Collected data:
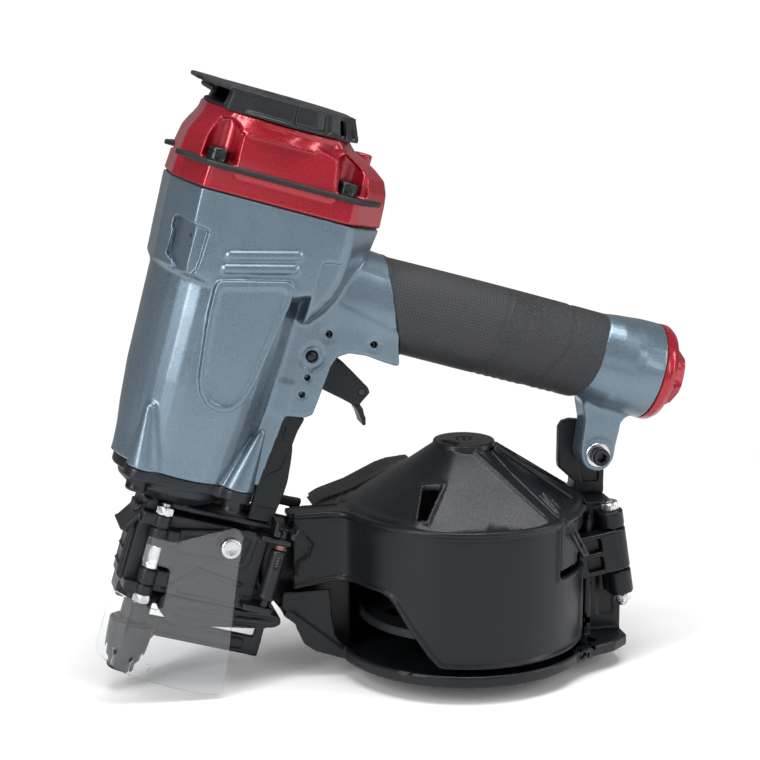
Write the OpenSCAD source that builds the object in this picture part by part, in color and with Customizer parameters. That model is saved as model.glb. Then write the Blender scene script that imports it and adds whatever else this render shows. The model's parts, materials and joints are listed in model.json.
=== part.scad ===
// Pneumatic coil nail gun standing on the base of its round magazine and on its nose tip.
// The drive line (cylinder, driver, nose) leans by "lean" from the vertical in that stance,
// so the gun's own parts are drawn along the drive line and leaned by module drive().
// The magazine is drawn upright, around the origin at the centre of its base.

/* [Stance] */
// Lean of the drive line from the vertical, degrees
lean = 16.3; // [16:0.1:16.6]
// Distance of the nose tip in front of the magazine axis
nose_reach = 173.4; // [172:0.2:176]
// Height of the nose tip's centre above the floor
nose_rise = 2; // [1.9:0.1:2.2]

/* [Power unit] */
// Half width of the barrel's flat sides
body_y = 33.5; // [33:0.5:35]
// Radius of the round lower barrel
barrel_r = 34.5; // [34:0.5:36]
// Bore of the working cylinder, radius
bore_r = 22; // [21.5:0.1:22.2]
// Stroke of the driving piston
stroke = 85; // [60:5:85]
// Height of the face between barrel and cap
seam_z = 240.9; // [240.9:0.1:241]

/* [Handle] */
// Height of the handle's axis along the drive line
grip_z = 206.2; // [205.8:0.1:206.6]
// Half height of the rubber grip
grip_b = 22.2; // [21.8:0.1:22.6]
// Half width of the rubber grip
grip_a = 18.6; // [18:0.1:19.5]
// Radius of the handle's rear end
tail_r = 24.4; // [24:0.1:25]

/* [Magazine] */
// Radius of the magazine base
base_r = 62.9; // [62.5:0.1:63.5]
// Outer radius of the drum cover
drum_r = 60; // [59.5:0.1:60]
// Wall of the moulded shells
wall = 2.5; // [2:0.1:3]
// Height of the drum's rim
rim_z = 76; // [75.5:0.1:77]
// Height of the coil tray at rest
tray_z = 19; // [17:0.5:22]

/* [Fits] */
// Radial clearance of turning and sliding pins
run = 0.06; // [0.03:0.01:0.09]

/* [Hidden] */
$fn = 48;
hinge_tilt = -9.5;                 // lean of the cover's hinge pin in its own plane
hx = -2.5; hy = -17;               // door hinge pin, in the drive line's frame
cap_xy = [[-25.5, 27.5], [37.5, 27]];
nose_xy = [[-20.5, 24], [26.6, 24]];
BLACK = [0.07, 0.07, 0.08];
PAINT = [0.5, 0.58, 0.64];
RED = [0.62, 0.05, 0.1];

module drive() translate([-nose_reach, 0, nose_rise]) rotate([0, lean, 0]) children();
module alongx(x) translate([x, 0, 0]) rotate([0, 90, 0]) children();
module alongy(y) translate([0, y, 0]) rotate([-90, 0, 0]) children();
// a plate drawn as an outline in the X-Z plane, from y0 to y1
module slab(y0, y1, pts) translate([0, y1, 0]) rotate([90, 0, 0]) linear_extrude(y1 - y0) polygon(pts);
module box(a, b) translate(a) cube([b[0] - a[0], b[1] - a[1], b[2] - a[2]]);
module tube(r1, r0, h) difference() { cylinder(r = r1, h = h); translate([0, 0, -1]) cylinder(r = r0, h = h + 2); }
function oval(a, b, n) = [for (i = [0 : n - 1]) [a * cos(360 * i / n), b * sin(360 * i / n)]];
// an oval bar along X whose half width is a and half height is b
module bar(x0, x1, a, b, n = 40) translate([x0, 0, grip_z]) rotate([0, 90, 0]) rotate([0, 0, 90])
  linear_extrude(x1 - x0) polygon(oval(a, b, n));
// a round wire wound as a helix from its lower to its upper end, w the wire's radius
module coil(r, w, h, turns, per = 14, m = 8) {
  n = floor(turns * per);
  pitch = (h - 2 * w) / n;
  pts = [for (i = [0 : n], j = [0 : m - 1]) let (a = 360 * i / per, b = 360 * j / m, q = r + w * cos(b)) [q * cos(a), q * sin(a), w + pitch * i + w * sin(b)]];
  polyhedron(pts, concat([[for (j = [m - 1 : -1 : 0]) j]], [[for (j = [0 : m - 1]) n * m + j]],
    [for (i = [0 : n - 1], j = [0 : m - 1]) [i * m + (j + 1) % m, (i + 1) * m + (j + 1) % m, (i + 1) * m + j, i * m + j]]));
}
module hexnut(r, h, bore) difference() { cylinder(r = r, h = h, $fn = 6); translate([0, 0, -1]) cylinder(r = bore, h = h + 2); }
module socket_screw(hr, hh, r, l, key) difference() {
  union() { cylinder(r = hr, h = hh); translate([0, 0, -l]) cylinder(r = r, h = l + 1); }
  translate([0, 0, hh * 0.45]) cylinder(r = key, h = hh, $fn = 6);
}
module seam_plan(i = 0) polygon([[-41.3 + i, -12], [-28 + i * 0.7, -body_y + i], [37 - i * 0.6, -body_y + i], [61 - i, -14],
  [61 - i, 14], [37 - i * 0.6, body_y - i], [-28 + i * 0.7, body_y - i], [-41.3 + i, 12]]);
module skid_plan() polygon([[-44, -19], [-29, -36.5], [39, -36.5], [57, -21], [50, -18], [32, -21], [32, -30.5], [-19, -30.5], [-19, -21], [-38, -18]]);
module at_cap_screws() for (p = cap_xy, s = [-1, 1]) translate([p[0], s * p[1], 0]) children();
module at_nose_screws() for (p = nose_xy, s = [-1, 1]) translate([p[0], s * p[1], 0]) children();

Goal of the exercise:
Lines containing the word "parts" must all be returned from the material above.

Finished answer:
Write the OpenSCAD source that builds the object in this picture part by part, in color and with Customizer parameters. That model is saved as model.glb. Then write the Blender scene script that imports it and adds whatever else this render shows. The model's parts, materials and joints are listed in model.json.
// so the gun's own parts are drawn along the drive line and leaned by module drive().